== Task requirements ==
Write out all of the data without omission, exactly as shown.

>> Begin Raw data

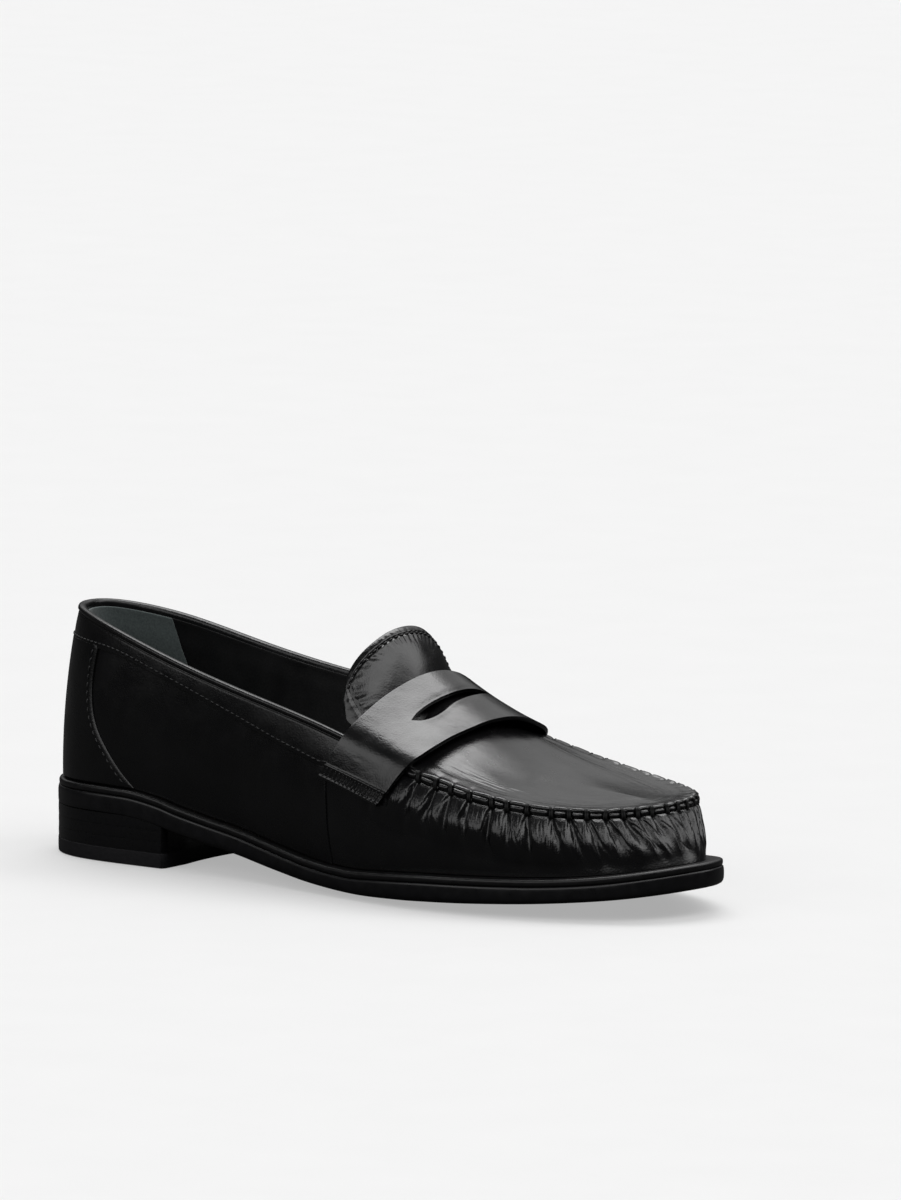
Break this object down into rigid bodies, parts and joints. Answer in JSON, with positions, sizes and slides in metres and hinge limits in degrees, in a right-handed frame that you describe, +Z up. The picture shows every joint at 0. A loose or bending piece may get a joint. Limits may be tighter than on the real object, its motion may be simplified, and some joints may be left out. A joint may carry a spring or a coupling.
{
  "type": "penny loafer",
  "caption": "Right penny loafer: slip-on leather shoe with a gathered apron seam, a slotted saddle strap over the instep, a rounded tongue and a low stacked heel.",
  "frame": {"origin": "centre of the shoe's plan box, on the ground plane under the heel and the ball of the sole", "axes": "+X from heel to toe, +Y towards the inner (medial) side, +Z up"},
  "size_m": [0.2644, 0.0878, 0.0851],
  "materials": {
    "strap_leather": "semi-gloss",
    "upper_leather": "semi-gloss",
    "lining_leather": "matt",
    "grip_suede": "matt",
    "outsole": "satin",
    "welt": "satin",
    "heel_stack": "satin",
    "toplift": "matt",
    "steel": "satin",
    "board": "matt",
    "cork": "matt",
    "foam": "matt",
    "stiffener": "matt",
    "thread": "waxed"
  },
  "bodies": {
    "shoe": {"toplift": "toplift", "heel_lift_1": "heel_stack", "heel_lift_2": "heel_stack", "heel_lift_3": "heel_stack", "heel_nails": "steel", "outsole": "outsole", "welt": "welt", "shank": "steel", "shank_board": "board", "cork_filler": "cork", "insole": "board", "heel_pad": "foam", "sock_lining": "lining_leather", "vamp": "upper_leather", "vamp_lining": "lining_leather", "toe_puff": "stiffener", "apron": "strap_leather", "apron_lining": "lining_leather", "quarter_lateral": "upper_leather", "quarter_medial": "upper_leather", "quarter_lining_lateral": "lining_leather", "quarter_lining_medial": "lining_leather", "heel_stiffener": "stiffener", "heel_grip": "grip_suede", "counter_patch": "upper_leather", "collar_lateral": "upper_leather", "collar_medial": "upper_leather", "saddle_strap": "strap_leather", "moc_stitching": "thread", "collar_stitching": "thread", "counter_stitching": "thread", "strap_stitching": "thread"},
    "tongue": {"tongue": "strap_leather", "tongue_lining": "lining_leather", "tongue_stitching": "thread"}
  },
  "joints": [
    {"name": "tongue_lift", "type": "hinge", "parent": "shoe", "child": "tongue", "pos_m": [0.01725, 0, 0.068], "axis": [0, 1, 0], "range_deg": [-15, 20], "stiffness_Nm_per_rad": 0.05}
  ]
}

>> End Raw data

== Response ==
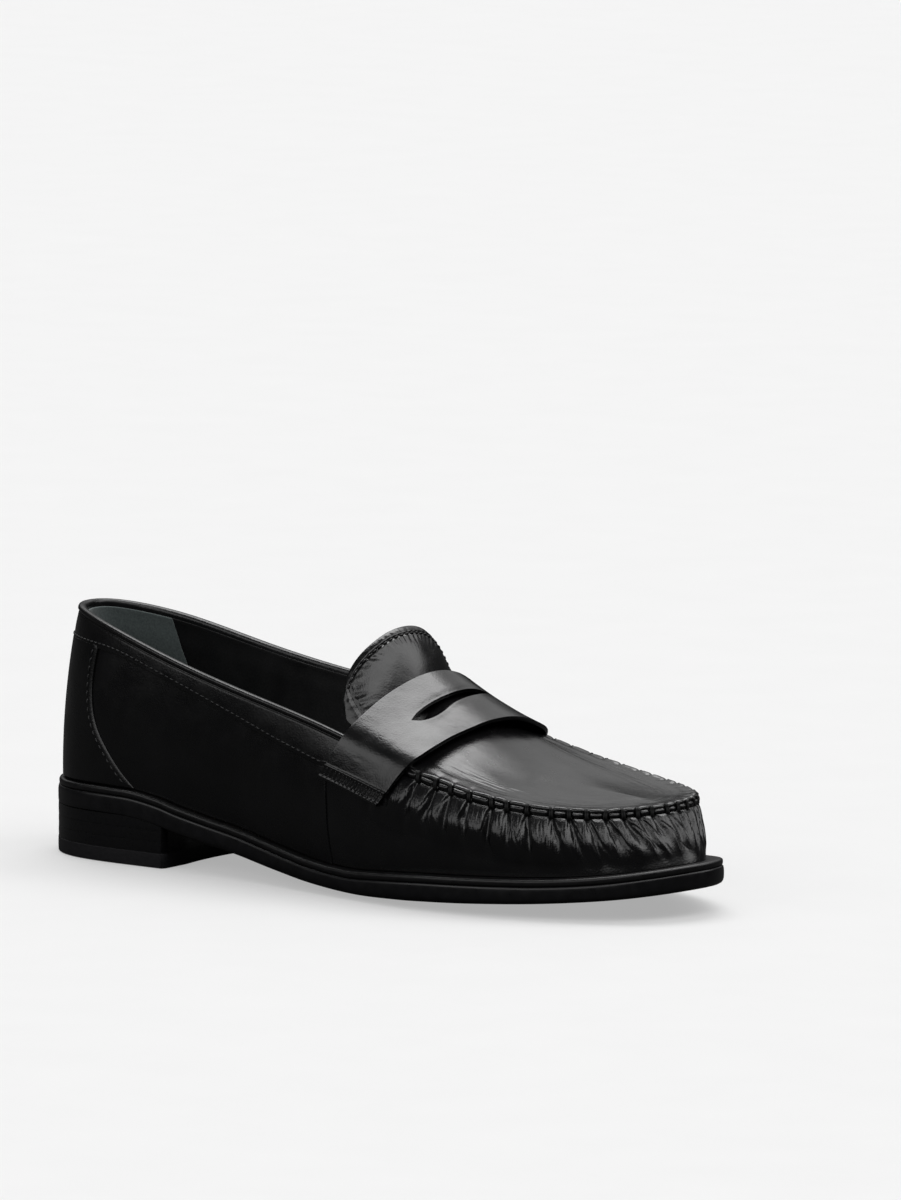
Break this object down into rigid bodies, parts and joints. Answer in JSON, with positions, sizes and slides in metres and hinge limits in degrees, in a right-handed frame that you describe, +Z up. The picture shows every joint at 0. A loose or bending piece may get a joint. Limits may be tighter than on the real object, its motion may be simplified, and some joints may be left out. A joint may carry a spring or a coupling.
{
  "type": "penny loafer",
  "caption": "Right penny loafer: slip-on leather shoe with a gathered apron seam, a slotted saddle strap over the instep, a rounded tongue and a low stacked heel.",
  "frame": {"origin": "centre of the shoe's plan box, on the ground plane under the heel and the ball of the sole", "axes": "+X from heel to toe, +Y towards the inner (medial) side, +Z up"},
  "size_m": [0.2644, 0.0878, 0.0851],
  "materials": {
    "strap_leather": "semi-gloss",
    "upper_leather": "semi-gloss",
    "lining_leather": "matt",
    "grip_suede": "matt",
    "outsole": "satin",
    "welt": "satin",
    "heel_stack": "satin",
    "toplift": "matt",
    "steel": "satin",
    "board": "matt",
    "cork": "matt",
    "foam": "matt",
    "stiffener": "matt",
    "thread": "waxed"
  },
  "bodies": {
    "shoe": {"toplift": "toplift", "heel_lift_1": "heel_stack", "heel_lift_2": "heel_stack", "heel_lift_3": "heel_stack", "heel_nails": "steel", "outsole": "outsole", "welt": "welt", "shank": "steel", "shank_board": "board", "cork_filler": "cork", "insole": "board", "heel_pad": "foam", "sock_lining": "lining_leather", "vamp": "upper_leather", "vamp_lining": "lining_leather", "toe_puff": "stiffener", "apron": "strap_leather", "apron_lining": "lining_leather", "quarter_lateral": "upper_leather", "quarter_medial": "upper_leather", "quarter_lining_lateral": "lining_leather", "quarter_lining_medial": "lining_leather", "heel_stiffener": "stiffener", "heel_grip": "grip_suede", "counter_patch": "upper_leather", "collar_lateral": "upper_leather", "collar_medial": "upper_leather", "saddle_strap": "strap_leather", "moc_stitching": "thread", "collar_stitching": "thread", "counter_stitching": "thread", "strap_stitching": "thread"},
    "tongue": {"tongue": "strap_leather", "tongue_lining": "lining_leather", "tongue_stitching": "thread"}
  },
  "joints": [
    {"name": "tongue_lift", "type": "hinge", "parent": "shoe", "child": "tongue", "pos_m": [0.01725, 0, 0.068], "axis": [0, 1, 0], "range_deg": [-15, 20], "stiffness_Nm_per_rad": 0.05}
  ]
}